==== Data extract
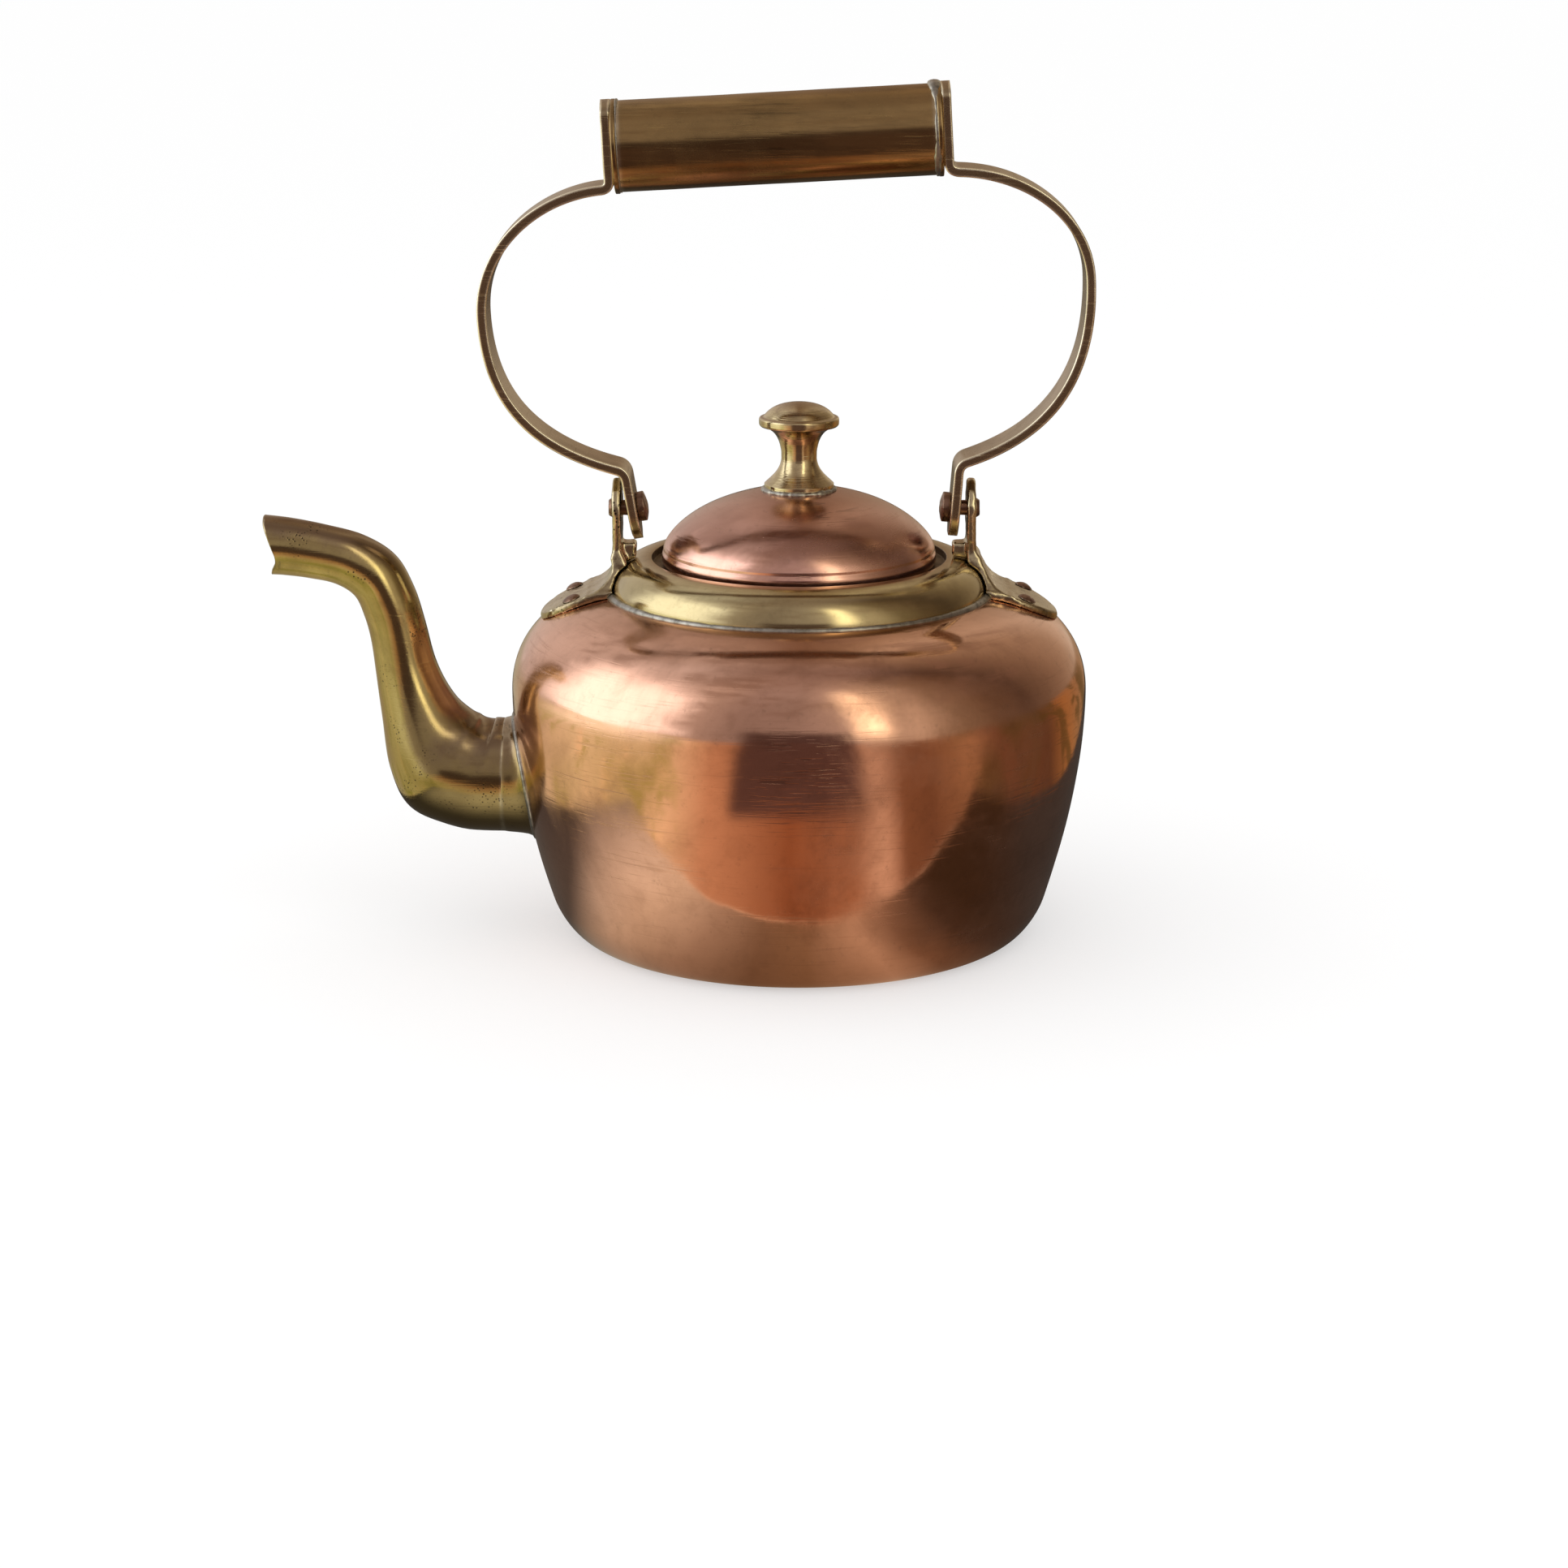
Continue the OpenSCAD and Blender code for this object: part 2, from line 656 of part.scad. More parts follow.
// The rivet is tight in the tab, and its shank turns in the bracket's eye
tail_gap = 0.2;
tail_h = 1.2;
tail_r = 3.3;
function tab_run(hand) = leaned(knee, hand) - leaned(tab_tip, hand);
function tab_at_pivot(hand) =
    let (tip = leaned(tab_tip, hand))
    tip + (pivot_z - tip[1]) / tab_run(hand)[1] * tab_run(hand);

module pivot_rivet(hand) {
    spot = tab_at_pivot(hand);
    tilt = atan2(tab_run(hand)[0], tab_run(hand)[1]);
    head_h = 3.4;
    eye_face = hand * eye_outer - eye_sway;
    tail_x = abs(eye_face) + tail_gap;
    from_x = abs(spot[0]) - bar_t / 2 - 0.4;
    color(copper) {
        turn_hand(hand) translate([from_x, 0, pivot_z]) rotate([0, 90, 0])
            cylinder(r = pivot_rivet_r, h = tail_x + tail_h / 2 - from_x);
        turn_hand(hand) translate([tail_x, 0, pivot_z]) rotate([0, 90, 0])
            cylinder(r1 = tail_r, r2 = tail_r - 0.8, h = tail_h);
        translate([spot[0], 0, spot[1]]) rotate([0, tilt, 0]) rotate([0, -hand * 90, 0])
            translate([0, 0, bar_t / 2]) {
                cylinder(r = pivot_head_r, h = head_h * 0.7);
                translate([0, 0, head_h * 0.7]) dome_head(pivot_head_r, head_h * 0.3);
            }
    }
}

module bracket_left() { bracket(LEFT); }
module bracket_right() { bracket(RIGHT); }
module bracket_rivets_left() { bracket_rivets(LEFT); }
module bracket_rivets_right() { bracket_rivets(RIGHT); }
module strap_left() { strap(LEFT); }
module strap_right() { strap(RIGHT); }
module pivot_rivet_left() { pivot_rivet(LEFT); }
module pivot_rivet_right() { pivot_rivet(RIGHT); }
module grip_end_left() { grip_end(LEFT); }
module grip_end_right() { grip_end(RIGHT); }
module grip_solder_left() { grip_solder(LEFT, 1.6); }
module grip_solder_right() { grip_solder(RIGHT, 3); }

body_shell();
base_plate();
base_braze();
collar();
collar_solder();
spout_foot();
spout();
spout_solder();
bracket_left();
bracket_right();
bracket_rivets_left();
bracket_rivets_right();
lid_dome();
lid_band();
lid_knob();
knob_solder();
knob_burr();
strap_left();
strap_right();
pivot_rivet_left();
pivot_rivet_right();
grip_tube();
grip_end_left();
grip_end_right();
grip_solder_left();
grip_solder_right();
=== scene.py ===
"""Looks of a copper kettle, built round its fixed frame: metres, +Z up, the spout towards -X."""

from math import cos, pi, radians, sin, sqrt, tan

import bmesh
import bpy
from bpy.props import FloatProperty, FloatVectorProperty, PointerProperty
from mathutils import Matrix, Vector, noise


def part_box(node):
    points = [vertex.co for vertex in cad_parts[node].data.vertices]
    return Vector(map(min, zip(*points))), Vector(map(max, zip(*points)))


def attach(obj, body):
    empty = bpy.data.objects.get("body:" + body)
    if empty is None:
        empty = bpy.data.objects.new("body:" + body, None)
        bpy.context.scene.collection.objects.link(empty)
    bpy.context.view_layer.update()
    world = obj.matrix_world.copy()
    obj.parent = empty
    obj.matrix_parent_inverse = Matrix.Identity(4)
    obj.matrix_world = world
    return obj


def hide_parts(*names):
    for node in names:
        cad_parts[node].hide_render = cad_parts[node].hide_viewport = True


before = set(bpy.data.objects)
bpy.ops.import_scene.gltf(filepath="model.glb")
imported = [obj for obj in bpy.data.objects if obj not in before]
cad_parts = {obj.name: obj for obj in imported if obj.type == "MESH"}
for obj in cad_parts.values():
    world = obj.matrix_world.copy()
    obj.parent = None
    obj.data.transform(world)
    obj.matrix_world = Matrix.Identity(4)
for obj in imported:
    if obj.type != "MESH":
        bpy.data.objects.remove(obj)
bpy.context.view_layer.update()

bl_info = {
    "name": "Copper kettle",
    "version": (1, 0, 0),
    "blender": (4, 5, 0),
    "location": "View3D > Sidebar > Kettle",
    "description": "Builds the metal pieces of a copper kettle and its stage",
    "category": "Object",
}

MM = 0.001
TURN = 2 * pi
LEFT, RIGHT = -1, 1


def reach(node, axis):
    """Highest coordinate of a node of the frame along an axis."""
    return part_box(node)[1][axis]


def width(node, axis):
    low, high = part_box(node)
    return high[axis] - low[axis]


def middle(node):
    low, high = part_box(node)
    return (low + high) / 2


# ---- Sizes and colours that a user would change ----


def distance(name, description, default):
    return FloatProperty(
        name=name, description=description, default=default, min=0, precision=5, unit="LENGTH",
        subtype="DISTANCE",
    )


def colour(name, description, default):
    return FloatVectorProperty(
        name=name, description=description, default=default, size=3, min=0, max=1, subtype="COLOR"
    )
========
▶ **What you are asked to do**
What is wanted is an exact copy of the lines from the line containing "body_shell();" to the line containing "LEFT, RIGHT = -1, 1", both lines included, and of no other line.

▶ **Task solution**
body_shell();
base_plate();
base_braze();
collar();
collar_solder();
spout_foot();
spout();
spout_solder();
bracket_left();
bracket_right();
bracket_rivets_left();
bracket_rivets_right();
lid_dome();
lid_band();
lid_knob();
knob_solder();
knob_burr();
strap_left();
strap_right();
pivot_rivet_left();
pivot_rivet_right();
grip_tube();
grip_end_left();
grip_end_right();
grip_solder_left();
grip_solder_right();
=== scene.py ===
"""Looks of a copper kettle, built round its fixed frame: metres, +Z up, the spout towards -X."""

from math import cos, pi, radians, sin, sqrt, tan

import bmesh
import bpy
from bpy.props import FloatProperty, FloatVectorProperty, PointerProperty
from mathutils import Matrix, Vector, noise


def part_box(node):
    points = [vertex.co for vertex in cad_parts[node].data.vertices]
    return Vector(map(min, zip(*points))), Vector(map(max, zip(*points)))


def attach(obj, body):
    empty = bpy.data.objects.get("body:" + body)
    if empty is None:
        empty = bpy.data.objects.new("body:" + body, None)
        bpy.context.scene.collection.objects.link(empty)
    bpy.context.view_layer.update()
    world = obj.matrix_world.copy()
    obj.parent = empty
    obj.matrix_parent_inverse = Matrix.Identity(4)
    obj.matrix_world = world
    return obj


def hide_parts(*names):
    for node in names:
        cad_parts[node].hide_render = cad_parts[node].hide_viewport = True


before = set(bpy.data.objects)
bpy.ops.import_scene.gltf(filepath="model.glb")
imported = [obj for obj in bpy.data.objects if obj not in before]
cad_parts = {obj.name: obj for obj in imported if obj.type == "MESH"}
for obj in cad_parts.values():
    world = obj.matrix_world.copy()
    obj.parent = None
    obj.data.transform(world)
    obj.matrix_world = Matrix.Identity(4)
for obj in imported:
    if obj.type != "MESH":
        bpy.data.objects.remove(obj)
bpy.context.view_layer.update()

bl_info = {
    "name": "Copper kettle",
    "version": (1, 0, 0),
    "blender": (4, 5, 0),
    "location": "View3D > Sidebar > Kettle",
    "description": "Builds the metal pieces of a copper kettle and its stage",
    "category": "Object",
}

MM = 0.001
TURN = 2 * pi
LEFT, RIGHT = -1, 1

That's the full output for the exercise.